Our bird, contrary to all this, more correctly builds its nest out of doors, usually selecting the upright forks of some tall shrub or small tree and placing therein a neat, compact structure, in which four or five light-colored eggs are deposited that in their spotted appearance and blotching of various shades of brown resemble very closely the eggs of the common yellow warbler .

But for all this, however, it repairs to the shadier depths of the woods while the yellow warbler on the other hand seeks out the more tangled thickets and willow copses.

The song of the Redstart, too, bears in a striking degree a very close resemblance to that of this same yellow warbler, though, as in the case of the nest, the localities frequented by it serve readily in making a distinction. "In general tone and quality," as Prof. Lynds Jones has remarked in No. 30 of the Wilson Bulletin, "Warbler Songs," "there is a strong resemblance to the Yellow, but the range of variation is greater and the song distinctly belongs to the 'ringing aisles' of the woods." "The common utterance can be recalled by che, che, che, che--pa, the last syllable abruptly falling and weakening." "A soft song is like wee-see, wee-see-wee, with a suggestion at least of a lower pitch for the last syllable."

The range of the American Redstart is quite extended, including, as we may say, all of North America, though it is very rare and irregular in the States west of the Sierras. It is said to breed from Kansas northward.

Tabulated observations compiled by the writer at Glen Ellyn, Illinois, during the past seven years, show that the southward movement of the Redstart commences about the end of the first week in August; the first part of September finds them common, after which their numbers gradually wane, the last of the month, or the first few days in October, witnessing its final departure.

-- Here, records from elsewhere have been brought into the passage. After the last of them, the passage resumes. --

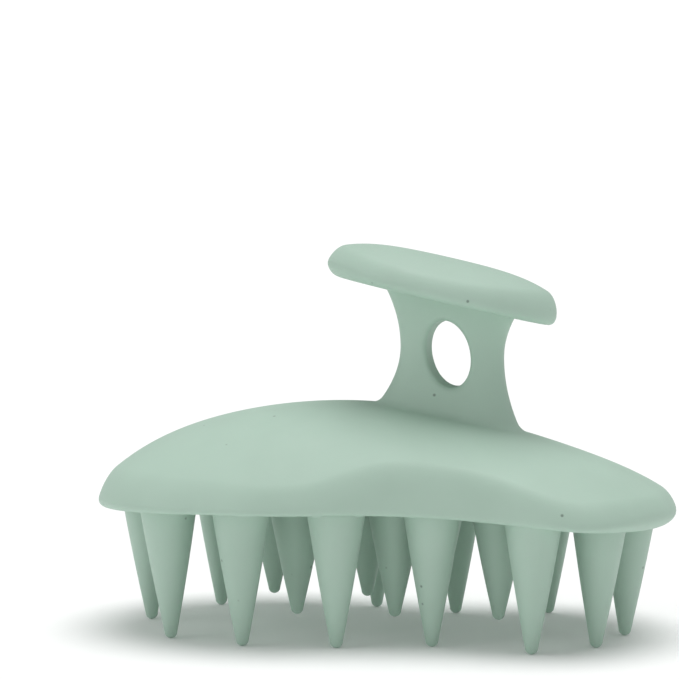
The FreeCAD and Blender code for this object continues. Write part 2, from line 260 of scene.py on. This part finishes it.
def bowed(z, waist, bow):
    """How far an edge of the neck has swung out at this height, either side of its waist."""
    rise = z - waist
    return np.where(rise > 0, bow[0], bow[1]) * rise**2


def neck(x, y, z):
    """Waisted column with flat faces, dished a little round the hanging hole."""
    rear = NECK_REAR_X - bowed(z, NECK_REAR_WAIST, NECK_REAR_BOW)
    front = NECK_FRONT_X + bowed(z, NECK_WAIST, NECK_FRONT_BOW)
    thick = NECK_HALF_THICK + bowed(z, NECK_WAIST, NECK_SIDE_BOW)
    dish = DISH * np.exp(-((x - HOLE_X) ** 2 + (z - HOLE_Z) ** 2) / DISH_SPREAD)
    half = (front - rear) / 2
    column = oval(x - (rear + front) / 2, y, half, thick - dish, NECK_SQUARENESS)
    over = tilted(x - GRIP_X, z - GRIP_Z, GRIP_TILT)[1]
    return np.maximum(np.maximum(column, over), NECK_FOOT - z)


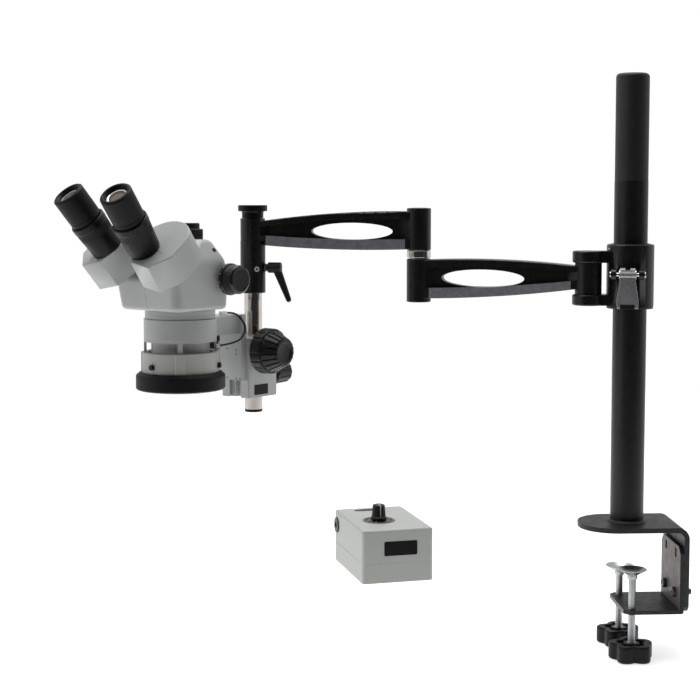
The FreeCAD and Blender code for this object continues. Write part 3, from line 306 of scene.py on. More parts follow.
def recoloured(mat, mask, dark, light, scale, detail=4.0):
    """Paints a second, mottled colour where the mask is 1."""
    nt = mat.node_tree
    bsdf = nt.nodes["Principled BSDF"]
    first = bsdf.inputs["Base Color"].links[0].from_socket
    second = two_tone(nt, noise(nt, scale, detail), dark, light)
    mix = node(nt, "Mix", data_type="RGBA")
    nt.links.new(mask.outputs[0], mix.inputs[MIX_FACTOR])
    nt.links.new(first, mix.inputs[MIX_A])
    nt.links.new(second.outputs["Color"], mix.inputs[MIX_B])
    nt.links.new(mix.outputs[MIX_OUT], bsdf.inputs["Base Color"])
    return mat


def arm_paint_floor_reflection(name, matrix, split_z):
    """Arm casting: black paint, with the outer face of the lower flange painted lighter grey as a painted
    reflection of the pale floor.
    """
    mat = finish_of(name, ARM_BLACK, 0.30, (2200.0, 0.08, 0.00003), 0.15, 0.06, specular=0.4)
    nt = mat.node_tree
    across = (matrix.to_3x3() @ Vector((0, 1, 0))).normalized()
    along = (matrix.to_3x3() @ Vector((1, 0, 0))).normalized()
    off = node(nt, "Math", operation="SUBTRACT")
    off.inputs[1].default_value = across.dot(matrix.translation)
    link(nt, along_axis(nt, across), "Value", off, 0)
    away = node(nt, "Math", operation="ABSOLUTE")
    link(nt, off, 0, away, 0)
    outer = compared(nt, away, 0, "GREATER_THAN", ARM_HALF * MM)
    low = compared(nt, along_axis(nt, UP), "Value", "LESS_THAN", split_z * MM)
    between = compared(nt, along_axis(nt, along), "Value", "COMPARE",
                       along.dot(matrix.translation) + FLANGE_MIDDLE * MM, FLANGE_HALF * MM)
    mask = both_of(nt, outer, both_of(nt, low, between))
    # Lighter grey on the lower flange's outer face: painted reflection of the pale floor below.
    return recoloured(mat, mask, (0.155, 0.155, 0.175), (0.205, 0.205, 0.225), 160.0)


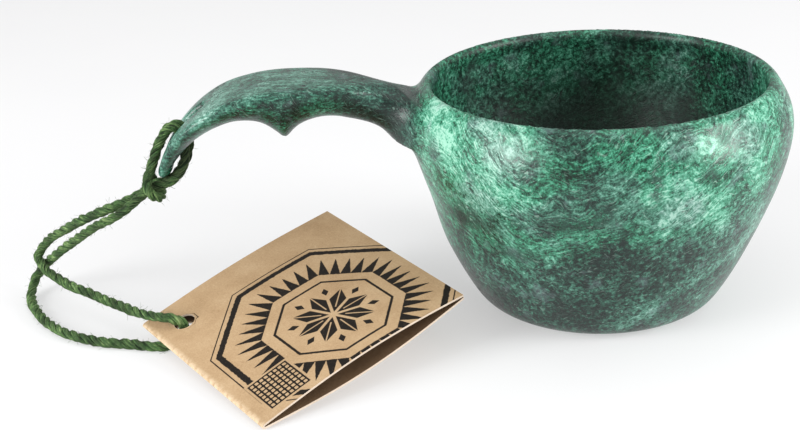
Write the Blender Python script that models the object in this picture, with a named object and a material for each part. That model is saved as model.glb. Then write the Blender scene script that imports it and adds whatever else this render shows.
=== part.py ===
# Kuksa: a small Nordic drinking cup. One moulded body makes the round bowl and
# the arched, slotted handle. A loop of twisted cord is hitched through the slot
# and carries a folded card tag.
#
# Metres, +Z up. The foot of the bowl stands on z = 0 and is centred on the
# origin; the handle points along -X. Lengths below are in millimetres and are
# turned into metres by MM.

import bpy
import bmesh
import math
import numpy as np
from mathutils import Vector

MM = 0.001

# ---------------------------------------------------------------- bowl, r and z
FOOT_R = 25.0            # flat part of the foot
LIP_R = 42.0             # middle of the rounded lip
LIP_TOP = 58.4           # top of the lip
BOWL_OUTER = [           # outside of the wall from the foot to the lip
    (FOOT_R, 0.0), (28.0, 0.75), (30.4, 2.35), (32.9, 5.8), (36.6, 12.8),
    (40.7, 22.1), (44.5, 32.0), (46.9, 40.8), (47.5, 47.2), (46.2, 52.8),
    (44.7, 55.5), (43.3, 57.5), (LIP_R, LIP_TOP)]
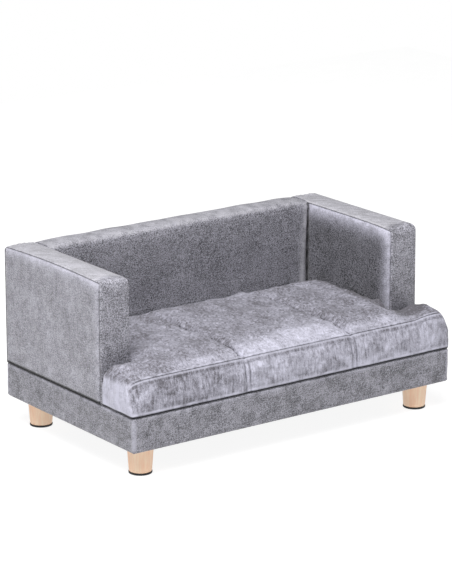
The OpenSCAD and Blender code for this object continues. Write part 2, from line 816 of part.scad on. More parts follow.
function ring_point(k, i, j) =
    let (
        p = plan(i, j, ring_lean_shares[k]),
        tuck = ring_tuck_shares[k] * bottom_tuck,
        up = k < bottom_rings ? ring_up_shares[k] * bottom_tuck_h
            : ring_up_shares[k] * top_height(x_lines[i], y_lines[j])
    )
    [p[0] - edge_side_x(i, j) * tuck, p[1] - edge_side_y(i, j) * tuck, up];

module cushion_form() {
    nx = last_i + 1;
    n = len(edge_indices);
    grid_count = nx * (last_j + 1);
    rings = len(ring_up_shares);
    points = concat(
        [for (j = [0 : last_j], i = [0 : last_i])
            let (p = plan(i, j, 1)) [p[0], p[1], top_height(x_lines[i], y_lines[j])]],
        [for (k = [0 : rings - 1], e = edge_indices) ring_point(k, e[0], e[1])],
        [[0, (front_y + notch_y) / 2, 0]]
    );
    in_t = function (i, j) j < notch_j || (i >= notch_i && i < last_i - notch_i);
    at = function (k, e) k == rings ? edge_indices[e][1] * nx + edge_indices[e][0] : grid_count + k * n + e;
    faces = concat(
        [for (j = [0 : last_j - 1], i = [0 : last_i - 1]) if (in_t(i, j))
            [j * nx + i, (j + 1) * nx + i, (j + 1) * nx + i + 1]],
        [for (j = [0 : last_j - 1], i = [0 : last_i - 1]) if (in_t(i, j))
            [j * nx + i, (j + 1) * nx + i + 1, j * nx + i + 1]],
        [for (k = [0 : rings - 1], e = [0 : n - 1]) [at(k, e), at(k + 1, e), at(k + 1, (e + 1) % n)]],
        [for (k = [0 : rings - 1], e = [0 : n - 1]) [at(k, e), at(k + 1, (e + 1) % n), at(k, (e + 1) % n)]],
        [for (e = [0 : n - 1]) [grid_count + rings * n, at(0, e), at(0, (e + 1) % n)]]
    );
    polyhedron(points, faces);
}

// The foam slab's T, grown by a clearance
module foam_form(grow) {
    bar_in = cushion_side_wall - grow;
    seat_in = cushion_rear_wall - grow;
    h = cushion_edge_h - cushion_wadding_t - cushion_floor_t + 2 * grow;
    translate([0, 0, cushion_floor_t - grow]) linear_extrude(h) union() {
        translate([bar_in - bar_half, front_y + bar_in])
            square([2 * (bar_half - bar_in), notch_y - front_y - bar_in - seat_in]);
        translate([seat_in - seat_half, front_y + bar_in])
            square([2 * (seat_half - seat_in), rear_y - front_y - bar_in - seat_in]);
    }
}

module cushion_foam() {
    color("ivory") translate([0, 0, cushion_z]) foam_form(0);
}

module cushion_cover() {
    color("thistle") difference() {
        translate([0, 0, cushion_z]) cushion_form();
        translate([0, 0, cushion_z]) foam_form(foam_clear);
        translate([-zip_len / 2, tape_y, zip_z - zip_tape_w / 2])
            cube([zip_len, zip_recess + cut_over, zip_tape_w]);
    }
}

// Zip

module zip_tape() {
    color("dimgray") translate([-zip_len / 2, tape_y, zip_z - zip_tape_w / 2])
        cube([zip_len, zip_tape_t, zip_tape_w]);
}

module zip_teeth() {
    color("dimgray") translate([-zip_len / 2, teeth_y, zip_z - zip_teeth_w / 2])
        cube([zip_len, zip_teeth_t, zip_teeth_w]);
}

// The slider's body straddles the teeth, and its bridge holds the pull tab
module zip_slider() {
    flange_y = teeth_y + slider_gap;
    bridge_h = pull_t + 2 * slider_gap + bridge_t;
    color("silver") translate([slider_x, 0, zip_z]) {
        difference() {
            translate([-slider_len / 2, flange_y, -slider_w / 2])
                cube([slider_len, slider_face_y - flange_y, slider_w]);
            translate([-slider_len / 2 - cut_over, flange_y - cut_over, slider_wall - slider_w / 2])
                cube([slider_len + 2 * cut_over, slider_face_y - slider_wall - flange_y + cut_over,
                    slider_w - 2 * slider_wall]);
        }
        for (x = [-slider_len / 2, pull_strip / 2 + slider_gap])
            translate([x, slider_face_y, -bridge_w / 2]) cube([bridge_t, bridge_h, bridge_w]);
        translate([-slider_len / 2, slider_face_y + bridge_h - bridge_t, -bridge_w / 2])
            cube([slider_len / 2 + pull_strip / 2 + slider_gap + bridge_t, bridge_t, bridge_w]);
    }
}

module zip_pull() {
    color("silver") translate([slider_x, pull_y, zip_z]) difference() {
        translate([-pull_strip / 2, pull_t, 0]) rotate([90, 0, 0]) linear_extrude(pull_t) union() {
            translate([0, -pull_w / 2]) square([pull_len - pull_w / 2, pull_w]);
            translate([pull_len - pull_w / 2, 0]) circle(pull_w / 2);
        }
        translate([pull_strip / 2, -cut_over, -pull_eye_w / 2])
            cube([pull_eye_len, pull_t + 2 * cut_over, pull_eye_w]);
    }
}

front_or_rear_rail(-1);  // base_front_rail
front_or_rear_rail(1);  // base_rear_rail
side_rail(-1);  // base_left_rail
side_rail(1);  // base_right_rail
base_cross_rails();
corner_blocks();
leg_nuts();
seat_deck();
base_foam();
base_cover();
deck_lining();
dust_cover();
dust_cover_staples();
arm_posts(-1);  // left_arm_posts
arm_rails(-1);  // left_arm_rails
arm_outer_board(-1);  // left_arm_outer_board
arm_inner_board(-1);  // left_arm_inner_board
arm_foam(-1);  // left_arm_foam
arm_boxing(-1);  // left_arm_boxing
arm_outer_panel(-1);  // left_arm_outer_panel
arm_inner_panel(-1);  // left_arm_inner_panel
arm_posts(1);  // right_arm_posts
arm_rails(1);  // right_arm_rails
arm_outer_board(1);  // right_arm_outer_board
arm_inner_board(1);  // right_arm_inner_board
arm_foam(1);  // right_arm_foam
arm_boxing(1);  // right_arm_boxing
arm_outer_panel(1);  // right_arm_outer_panel
arm_inner_panel(1);  // right_arm_inner_panel
back_posts();
back_rails();
back_rear_board();
back_front_board();
back_foam();
back_cover();
back_left_end_panel();
back_right_end_panel();
unit_bolts();
unit_nuts();
cushion_foam();
cushion_cover();
zip_tape();
zip_teeth();
zip_slider();
zip_pull();
leg(-1, -1);  // front_left_leg
leg(1, -1);  // front_right_leg
leg(-1, 1);  // rear_left_leg
leg(1, 1);  // rear_right_leg
foot_pad(-1, -1);  // front_left_foot_pad
foot_pad(1, -1);  // front_right_foot_pad
foot_pad(-1, 1);  // rear_left_foot_pad
foot_pad(1, 1);  // rear_right_foot_pad
leg_bolts();
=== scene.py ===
# %% [markdown]
# # A small upholstered sofa bed
# The sofa has a covered base on four turned legs, two arms and a back that stand on the base, and a loose
# T-shaped cushion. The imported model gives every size, so this script first loads it and then reads the
# places of its parts. Each visible cover is made again here as a finer surface with seams and folds.

# %% Load the frame
import math

import bpy
import numpy as np
from mathutils import Matrix, Vector


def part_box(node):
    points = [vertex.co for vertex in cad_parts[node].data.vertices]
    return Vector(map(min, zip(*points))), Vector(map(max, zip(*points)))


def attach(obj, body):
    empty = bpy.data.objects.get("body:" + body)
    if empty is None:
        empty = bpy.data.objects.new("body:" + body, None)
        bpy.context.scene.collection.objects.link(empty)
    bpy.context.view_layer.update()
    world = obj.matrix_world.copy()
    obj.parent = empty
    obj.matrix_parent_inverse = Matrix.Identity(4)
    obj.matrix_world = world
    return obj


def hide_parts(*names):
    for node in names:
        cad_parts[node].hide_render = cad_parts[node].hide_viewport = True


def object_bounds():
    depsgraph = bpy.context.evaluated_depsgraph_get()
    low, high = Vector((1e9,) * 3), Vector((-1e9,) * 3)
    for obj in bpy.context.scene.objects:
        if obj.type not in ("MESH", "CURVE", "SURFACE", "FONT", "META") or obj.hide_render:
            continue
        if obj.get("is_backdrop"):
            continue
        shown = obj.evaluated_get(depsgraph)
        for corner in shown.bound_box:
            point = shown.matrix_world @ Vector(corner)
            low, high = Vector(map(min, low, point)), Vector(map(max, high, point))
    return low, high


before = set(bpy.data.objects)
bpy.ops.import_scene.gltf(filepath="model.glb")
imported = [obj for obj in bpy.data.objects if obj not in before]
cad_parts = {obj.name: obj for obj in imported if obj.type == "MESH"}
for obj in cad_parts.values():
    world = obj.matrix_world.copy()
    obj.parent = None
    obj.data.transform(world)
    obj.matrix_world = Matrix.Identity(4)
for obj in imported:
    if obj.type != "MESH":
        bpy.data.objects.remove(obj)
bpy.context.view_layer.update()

# %% [markdown]
# ## Camera and light
# A product photographer uses a long lens from far away, so that upright edges stay nearly parallel. The
# camera's place and direction were found by fitting the corners of the base, the arms and the feet. The
# light is a white room with one large soft lamp above, a little to the left and in front, and a pale floor.
# The room looks pure white to the camera but lights the sofa less than that, so its faces keep their shade.

# %% Camera
camera_place = (-2.7237, -3.6953, 1.5356)
camera_yaw = 0.6337
camera_pitch = 0.2777
camera_roll = 0.0021
lens_length = 168.01
film_width = 36.0

forward = np.array([
    math.sin(camera_yaw) * math.cos(camera_pitch),
    math.cos(camera_yaw) * math.cos(camera_pitch),
    -math.sin(camera_pitch),
])
level_right = np.array([math.cos(camera_yaw), -math.sin(camera_yaw), 0.0])
level_up = np.cross(level_right, forward)
right = math.cos(camera_roll) * level_right + math.sin(camera_roll) * level_up
up = math.cos(camera_roll) * level_up - math.sin(camera_roll) * level_right

camera_data = bpy.data.cameras.new("camera")
camera_data.lens = lens_length
camera_data.sensor_width = film_width
camera_data.clip_end = 100
camera = bpy.data.objects.new("camera", camera_data)
bpy.context.scene.collection.objects.link(camera)
axes = np.stack([right, up, -forward], axis=1)
camera.matrix_world = Matrix.Translation(camera_place) @ Matrix(axes.tolist()).to_4x4()
bpy.context.scene.camera = camera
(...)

Benjamin True Gault.

THE FLYING FISH.

All animals are provided with some means of protection from the attacks of their enemies and with ways of escaping from any object which they may fear. The means furnished to the Flying Fishes is one of the most unique and interesting.

To escape the larger fishes that prey upon them, or when frightened by a passing vessel, these fishes will rise from the surface of the water and with distended but quiet fins pass over a distance of several feet. They have been known to rise to a height of twelve or more feet and fly for one hundred or more yards, although the height and distance traveled is usually much less. This power of flight is due to the great development of the breast fins, situated on the sides of the body near the head.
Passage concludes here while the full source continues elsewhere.